1.000 nouveaux lits et pas de personnel en plus !

La Communauté Autonome de Madrid ouvre un hôpital dédié à la Covid... sans embaucher de personnel supplémentaire.

Valdebebas, le quartier madrilène en construction depuis une dizaine d'année, où fut érigé en trois mois l'hôpital Isabel Zendal. Foto: Ricardo Ricote Rodriguez / Wikimedia Commons / CC-BY 2.0

(Jean-Marc Claus) – La formule n’est pas nouvelle et en France, Nicolas Sarkozy l’avait utilisée lors de sa réforme hospitalière : l’hôpital public ne manque pas de moyens ; il est juste mal organisé. Une dizaine d’années plus tard en Espagne, la présidente de la Communauté Autonome de Madrid, Isabel Natividad Díaz Ayuso (PP) dont le « talent » n’est plus à démontrer, annonce fièrement l’ouverture d’un tout nouvel hôpital fort de 1.000 lits, établissement d’une importance cruciale en pleine seconde vague de pandémie de Covid-19. Mais les 6.000 professionnels nécessaires pour en assurer le fonctionnement, seront prélevés dans les autres hôpitaux de la capitale.

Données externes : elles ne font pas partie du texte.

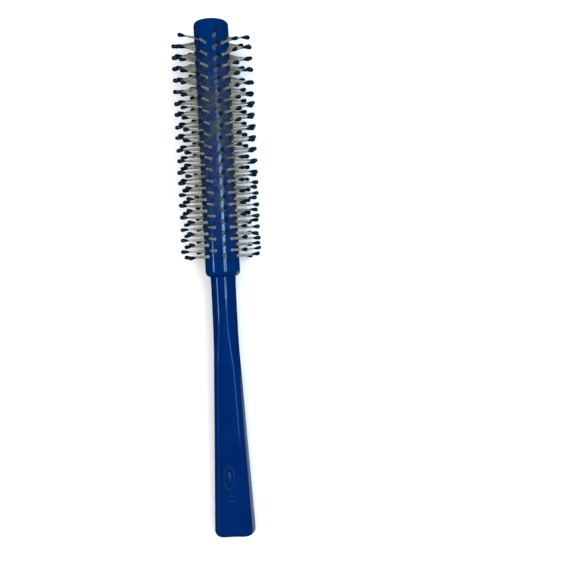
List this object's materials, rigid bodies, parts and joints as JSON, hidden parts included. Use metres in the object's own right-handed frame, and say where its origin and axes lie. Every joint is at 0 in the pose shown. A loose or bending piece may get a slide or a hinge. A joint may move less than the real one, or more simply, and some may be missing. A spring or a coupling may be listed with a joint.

Non, ce n’est pas une blague, et la situation prend un caractère tellement ubuesque qu’il devient difficile de garder son sérieux. 51 millions d’Euros sont investis dans la construction de la structure mais, comme le dit benoîtement Enrique Ruiz Escudero (PP), actuel Ministre de la Santé de la Communauté Autonome : «Le personnel viendra des hôpitaux de Madrid et le plan des ressources humaines est en cours de finalisation». Or, si Isabel Natividad Díaz Ayuso (PP) ne cesse de parader en affirmant que ce nouvel hôpital à « vocation pandémique » construit en trois mois ne manquera d’aucun moyen matériel, la question des moyens humains demeure un grand mystère pour les syndicats. Ce que les Chinois ont fait en dix jours à Wuhan, la conquistadora madrilène le réalise en trois mois. Mais il lui manque bien plus que les quatre-vingt jours nécessaires à réaliser un tour du monde à la fin du 19eme siècle !

Au 21eme siècle, le gouvernement Partido Popular (PP) de la Communauté Autonome, revient aux vielles lunes de la fin du 20eme siècle, estimant que la masse salariale d’un hôpital constitue une dépense et non un investissement. Cet hôpital, comme d’autres réalisations dans le domaine de la santé à Madrid, est à la fois un cadeau aux grandes sociétés du bâtiment, et la vitrine publicitaire parfaite mais vide de contenu d’Isabel Natividad Díaz Ayuso, selon le syndicat Union Générale des Travailleurs (UGT) qui n’est pas le seul opposant à cette construction. Mais elle est bel et bien sortie de terre à Valdebebas au Nord-Est de Madrid, et sa spécificité Covid va provoquer, par la ponction de personnels effectuée dans les autres hôpitaux madrilènes, de multiples crises dans ces derniers.

Seul aspect positif, mais bien insignifiant en regard de l’actuelle crise sanitaire, cet hôpital porte le nom d’Isabel Zendal. Connue également sous différentes variantes de son patronyme, Isabel Zendal Gómez, issue d’une modeste famille galicienne, a travaillé très tôt dans un orphelinat de La Coruña. Elle a accompagné, en 1803, vingt-deux enfants immunisés contre la variole et donc porteurs d’anticorps propres à la fabrication de vaccins, lors du voyage humanitaire du docteur Francisco Javier Balmes – médecin de Carlos IV – et du chirurgien Josep Salvany se rendant aux Philippines ainsi qu’en Amérique Latine. Cette campagne de vaccination qui a permis de toucher 250.000 personnes, lança les bases de la lutte contre la variole éradiquée seulement en 1970. Un film coproduit par la RTVE et intitulé «22 ángeles » en relate l’histoire. L’Organisation Mondiale de la Santé (OMS) considère Isabel Zendal Gómez comme la première infirmière partie en mission internationale.

Contrairement à l’expédition Balmes du 19eme siècle, l’équipée Díaz Ayuso du 21eme siècle néglige les moyens humains et se fie au seul bâtiment qui risque fort de faire eau de toutes parts. Or, quand une structure de soin dysfonctionne, ce sont les patients qui en font les frais. Une vitrine très chère payée par tout un chacun, pour assurer la promotion d’une politicienne hors-sol n’arrivant pas à la cheville  d’Isabel Zendal Gómez, dont elle a l’audace d’instrumentaliser la notoriété, alors qu’elle n’a de commun avec elle que le prénom.